Dive Brief:
- Students studying arts and humanities are more likely to feel supported by faculty members or mentors during college than those in other fields of study, found a recent Strada-Gallup survey of more than 32,000 undergraduates.
- Arts and humanities students were more likely than business, social sciences, science and engineering majors to strongly agree that they had a professor who cared about them as a person, a professor who made them excited to learn and a mentor who encouraged them to pursue their goals. Gallup researchers say this may be due to the smaller average class sizes within liberal arts programs.

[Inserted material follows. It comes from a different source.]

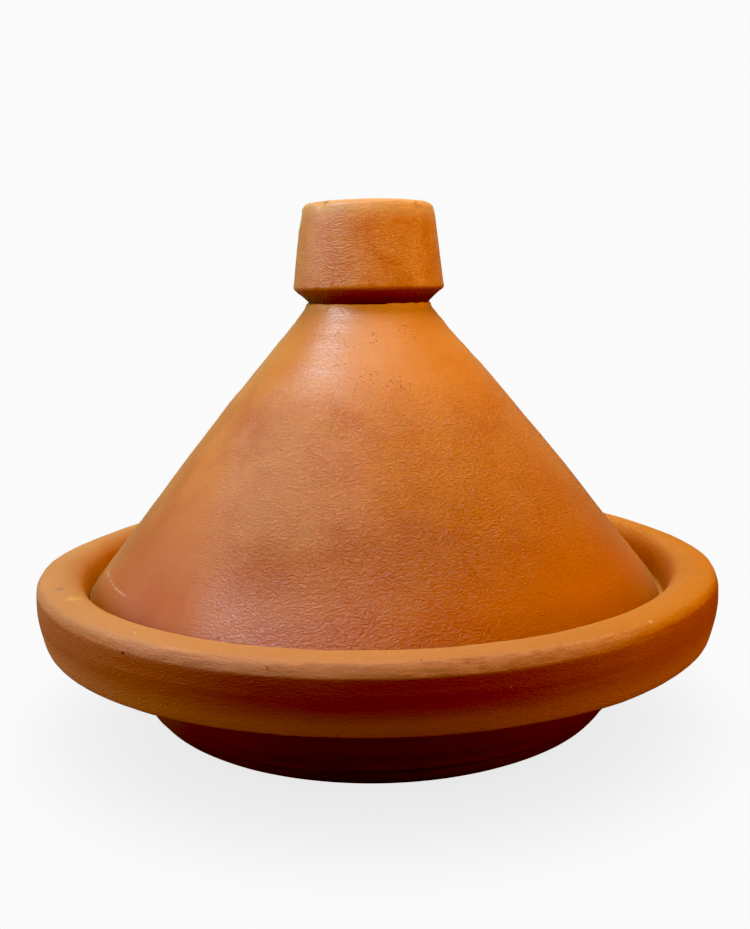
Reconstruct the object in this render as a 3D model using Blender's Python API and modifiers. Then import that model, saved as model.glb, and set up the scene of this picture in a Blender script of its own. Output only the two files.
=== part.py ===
"""An unglazed terracotta cooking tagine: a shallow dish with a heavy rim, and a conical lid.

The lid is a thrown cone with a separately thrown knob luted onto its closed neck. The lid rests on
the flat gallery inside the dish's rim and lifts straight off.

Units are metres, +Z is up, and the origin is the centre of the dish's foot.
"""

import math

import bpy
from mathutils import Vector

# Driving dimensions
RIM_RADIUS = 0.150
RIM_HEIGHT = 0.0713
RIM_WIDTH = 0.019
GALLERY_HEIGHT = 0.054
LIP_RADIUS = 0.1318
WALL = 0.010
FLOOR_THICKNESS = 0.010
NECK_RADIUS = 0.0272
NECK_HEIGHT = 0.1833
KNOB_RADIUS = 0.0332
KNOB_TOP_HEIGHT = 0.2263

# Pieces that rest on each other keep this gap
GAP = 0.0003

# Facets of the turned shapes
TURNS_LARGE = 60
TURNS_SMALL = 40
ARC_STEP = math.radians(24)
MERGE_DISTANCE = 0.00001


def arc_at_corner(before, corner, after, radius):
    """Points on the arc of that radius that rounds the corner between two straight runs."""
    to_before = (before - corner).normalized()
    to_after = (after - corner).normalized()
    half_angle = to_before.angle(to_after) / 2
    reach = radius / math.tan(half_angle)
    centre = corner + (to_before + to_after).normalized() * radius / math.sin(half_angle)
    start = corner + to_before * reach - centre
    turn = start.angle_signed(corner + to_after * reach - centre)
    steps = max(1, math.ceil(abs(turn) / ARC_STEP))
    points = []
    for step in range(steps + 1):
        angle = -turn * step / steps
        swung = Vector(
            (
                start.x * math.cos(angle) - start.y * math.sin(angle),
                start.x * math.sin(angle) + start.y * math.cos(angle),
            )
        )
        points.append(centre + swung)
    return points


def rounded(corners):
    """An open outline through (radius from the axis, height, rounding), with each corner rounded."""
    places = [Vector(corner[:2]) for corner in corners]
    outline = [places[0]]
    for index in range(1, len(corners) - 1):
        rounding = corners[index][2]
        if rounding:
            outline += arc_at_corner(places[index - 1], places[index], places[index + 1], rounding)
        else:
            outline.append(places[index])
    outline.append(places[-1])
    return outline


def bowed(start, end, bow, steps, lean=1):
    """Corners between two ends, on a shallow curve that swells out by bow at its fullest.

    With a lean of 1 it is fullest at its middle, and with more it is fullest nearer to its start.
    """
    start, end = Vector(start), Vector(end)
    run = end - start
    outward = Vector((-run.y, run.x)).normalized()
    if outward.x < 0:
        outward.negate()
    corners = []
    for step in range(1, steps):
        share = step / steps
        rise = 1 - (1 - share) ** lean
        place = start + run * share + outward * bow * 4 * rise * (1 - rise)
        corners.append((place.x, place.y, 0))
    return corners


def clay(name, colour, roughness):
    """A plain fired-clay material."""
    material = bpy.data.materials.new(name)
    material.use_nodes = True
    shader = material.node_tree.nodes["Principled BSDF"]
    shader.inputs["Base Color"].default_value = (*colour, 1)
    shader.inputs["Roughness"].default_value = roughness
    shader.inputs["Metallic"].default_value = 0
    return material


def turned(name, corners, turns, material, collection, parent=None):
    """A solid thrown on the wheel: the outline of its section, spun about +Z."""
    outline = rounded(corners)
    mesh = bpy.data.meshes.new(name)
    edges = [(index, index + 1) for index in range(len(outline) - 1)]
    mesh.from_pydata([(point.x, 0, point.y) for point in outline], edges, [])
    mesh.materials.append(material)
    piece = bpy.data.objects.new(name, mesh)
    collection.objects.link(piece)
    piece.parent = parent
    spin = piece.modifiers.new("thrown", "SCREW")
    spin.axis = "Z"
    spin.angle = math.tau
    spin.steps = turns
    spin.render_steps = turns
    spin.use_merge_vertices = True
    spin.merge_threshold = MERGE_DISTANCE
    spin.use_smooth_shade = True
    return piece


def dish_section():
    """From the middle of the floor, over the gallery and the rim, and down to the foot."""
    rim_inside = RIM_RADIUS - RIM_WIDTH
    gallery_inside = 0.1135
    band_bottom = 0.0443
    belly_radius = 0.127
    foot_radius = 0.0885
    inside = [
        (0, FLOOR_THICKNESS, 0),
        (0.090, FLOOR_THICKNESS + 0.0005, 0.022),
        (0.1095, 0.034, 0.04),
        (gallery_inside, GALLERY_HEIGHT, 0.003),
        (rim_inside - 0.0022, GALLERY_HEIGHT, 0.002),
    ]
    rim = [
        (rim_inside, RIM_HEIGHT - 0.0002, 0.008),
        (RIM_RADIUS - 0.0075, RIM_HEIGHT, 0.012),
        (RIM_RADIUS - 0.002, RIM_HEIGHT - 0.0013, 0.0015),
        (RIM_RADIUS, RIM_HEIGHT - 0.0048, 0.003),
        (RIM_RADIUS + 0.0004, 0.055, 0.05),
        (RIM_RADIUS - 0.0028, band_bottom, 0.0025),
    ]
    belly = [
        (belly_radius, band_bottom + 0.0004, 0.006),
        (0.1195, 0.031, 0.03),
        (0.107, 0.0149, 0.03),
        (0.1009, 0.0064, 0.006),
        (foot_radius, 0, 0.006),
        (0, 0, 0),
    ]
    return inside + rim + belly


def cone_section():
    """From the closed neck down the outside, round the lip and back up the inside."""
    lip = GALLERY_HEIGHT + GAP
    shoulder = (0.0361, 0.1714)
    lip_outside = (LIP_RADIUS, lip)
    lean = math.atan2(LIP_RADIUS - shoulder[0], shoulder[1] - lip)
    across = WALL / math.cos(lean)
    lip_inside = (LIP_RADIUS - across, lip)
    ceiling_edge = (shoulder[0] - across + 0.0034, shoulder[1] - 0.0042)
    ceiling = NECK_HEIGHT - WALL + 0.001
    outside = [
        (0, NECK_HEIGHT, 0),
        (NECK_RADIUS, NECK_HEIGHT, 0.0008),
        (NECK_RADIUS + 0.0007, NECK_HEIGHT - 0.0017, 0.002),
        (*shoulder, 0),
        *bowed(shoulder, lip_outside, 0.0013, 8, lean=2),
        (*lip_outside, 0.005),
    ]
    inside = [
        (*lip_inside, 0.0025),
        *bowed(lip_inside, ceiling_edge, 0.0010, 8),
        (*ceiling_edge, 0),
        (0.0185, ceiling, 0.009),
        (0, ceiling, 0),
    ]
    return outside + inside


def knob_section():
    """From the middle of the hollow top, over the edge, and down the taper to the undercut."""
    foot = NECK_HEIGHT + GAP
    hollow_depth = 0.014
    lip_radius = 0.0205
    return [
        (0, KNOB_TOP_HEIGHT - hollow_depth, 0),
        (0.0135, KNOB_TOP_HEIGHT - hollow_depth, 0.009),
        (lip_radius, KNOB_TOP_HEIGHT, 0.0025),
        (0.0290, KNOB_TOP_HEIGHT, 0.0045),
        (KNOB_RADIUS, 0.1900, 0.0007),
        (NECK_RADIUS, foot + 0.0008, 0.0005),
        (NECK_RADIUS - 0.0005, foot, 0),
        (0, foot, 0),
    ]


def main():
    for old in list(bpy.data.objects):
        bpy.data.objects.remove(old)
    tagine = bpy.data.collections.new("tagine_pot")
    bpy.context.scene.collection.children.link(tagine)

    lid = bpy.data.objects.new("lid", None)
    tagine.objects.link(lid)

    dish_clay = clay("dish_clay", (0.56, 0.205, 0.065), 0.85)
    lid_clay = clay("lid_clay", (0.50, 0.155, 0.045), 0.8)
    knob_clay = clay("knob_clay", (0.50, 0.165, 0.045), 0.8)
    turned("cooking_dish", dish_section(), TURNS_LARGE, dish_clay, tagine)
    turned("lid_cone", cone_section(), TURNS_LARGE, lid_clay, tagine, lid)
    turned("lid_knob", knob_section(), TURNS_SMALL, knob_clay, tagine, lid)


main()
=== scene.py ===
"""Looks for an unglazed terracotta tagine.

The dish, the cone of the lid and its knob are thrown ring by ring, roughened by hand, given clay
materials, and lit softly on a pale table.
"""

import math

import bmesh
import bpy
from mathutils import Matrix, Vector


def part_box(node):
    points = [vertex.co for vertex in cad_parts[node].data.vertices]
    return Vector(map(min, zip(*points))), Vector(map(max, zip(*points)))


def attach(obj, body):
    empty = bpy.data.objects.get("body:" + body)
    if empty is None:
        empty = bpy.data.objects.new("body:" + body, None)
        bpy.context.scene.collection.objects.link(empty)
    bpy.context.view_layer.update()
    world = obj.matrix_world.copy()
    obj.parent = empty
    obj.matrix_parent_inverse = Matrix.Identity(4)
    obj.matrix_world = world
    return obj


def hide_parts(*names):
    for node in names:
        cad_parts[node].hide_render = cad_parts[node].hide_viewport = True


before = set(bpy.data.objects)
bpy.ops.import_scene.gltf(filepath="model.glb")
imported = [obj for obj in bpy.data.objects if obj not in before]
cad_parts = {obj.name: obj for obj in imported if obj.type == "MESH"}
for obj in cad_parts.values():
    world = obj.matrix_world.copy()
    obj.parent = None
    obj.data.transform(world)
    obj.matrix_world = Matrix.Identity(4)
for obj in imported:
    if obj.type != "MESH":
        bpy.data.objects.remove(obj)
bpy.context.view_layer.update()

# How finely the clay is turned, in metres and counts
RING_SPACING = 0.013
ROUNDING_MARGIN = 0.0008
RING_TOLERANCE = 0.00005
MERGE_DISTANCE = 0.00002
ROUND_SUBDIVISIONS = 2
DISH_SPOKES = 96
CONE_SPOKES = 96
KNOB_SPOKES = 72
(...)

- Students from different racial and ethnic backgrounds had only modest differences in how likely they were to feel supported by faculty members. However, there were larger disparities between how black and white undergraduates in arts and humanities programs perceived faculty support.
Dive Insight:
Having a strong relationship with either a mentor or faculty member during college can be critical to a student's career success and long-term wellbeing.
Graduates who had such supportive relationships tend to be twice as likely than others to be engaged with their work and to be thriving in other areas of their life, a 2014 study by the Gallup-Purdue Index found. Further, students who believe they have professors who care about them are more than twice as likely to be confident about their ability to be successful in the job market, no matter which major they have. Yet few students strongly agree they have these types of connections.
Even among arts and humanities majors, only about one-third (35%) in the Strada-Gallup survey strongly agreed they have a mentor who encouraged them to go after their goals, compared with about one-fourth of students from other fields. However, more arts and humanities students strongly agreed they had a professor who cared about them (39%) or one that made them excited to learn (73%). That's compared with roughly one-fourth and one-half, respectively, of students in other majors who said the same.
Gallup researchers suspect these variations could exist because some disciplines such as communications, education and literature place a heavier emphasis on instructors having rapport with their students. Even so, there's progress to be made across the board.
College leaders can do their part to make it easier to for students to connect with professors outside of the classroom.
For instance, Denison University's president has been pushing for mentorship to be at the center of the college experience, The Chronicle of Higher Education reported. To foster these relationships, freshmen take a one-credit, pass-fail course during their first semester that's led by their academic adviser. The program lets students talk about their experiences in a casual setting, helps them adjust to the university and pairs them with a professor at the very start of college.
Arts and humanities students at smaller institutions like Denison — which had fewer than 2,400 undergraduates in fall of 2017 — are more likely to form these types of relationships with faculty members, the report notes. At colleges with 5,000 or fewer students, 45% of students in these majors say they have a mentor, compared with 26% of those at universities with 20,000 or more students.
Those differences highlight the need for large universities to implement strategies to foster mentorships tailored to big campuses.
The University of California, San Diego piloted a mentor program in 2017 that paired first-generation students with peer and staff advisers. After seeing a boost in participants' grades and satisfaction, the university expanded the program to 400 more students the following year.
Some institutions are benefiting from putting pressure on each department to form these types of relationships with students, Gallup researcher Stephanie Marken told Education Dive. With this strategy, students can find mentors wherever they go, not just within the advising office.
But faculty members may not always place mentoring high on their to-do lists, Inside Higher Ed reported. This problem can be exacerbated at larger institutions where faculty and staff members are responsible for more students.
To improve their mentoring skills, Russell Olwell, an associate dean at Merrimack College, suggests faculty members visibly welcome students, focus conversations on their goals and involve them in research projects.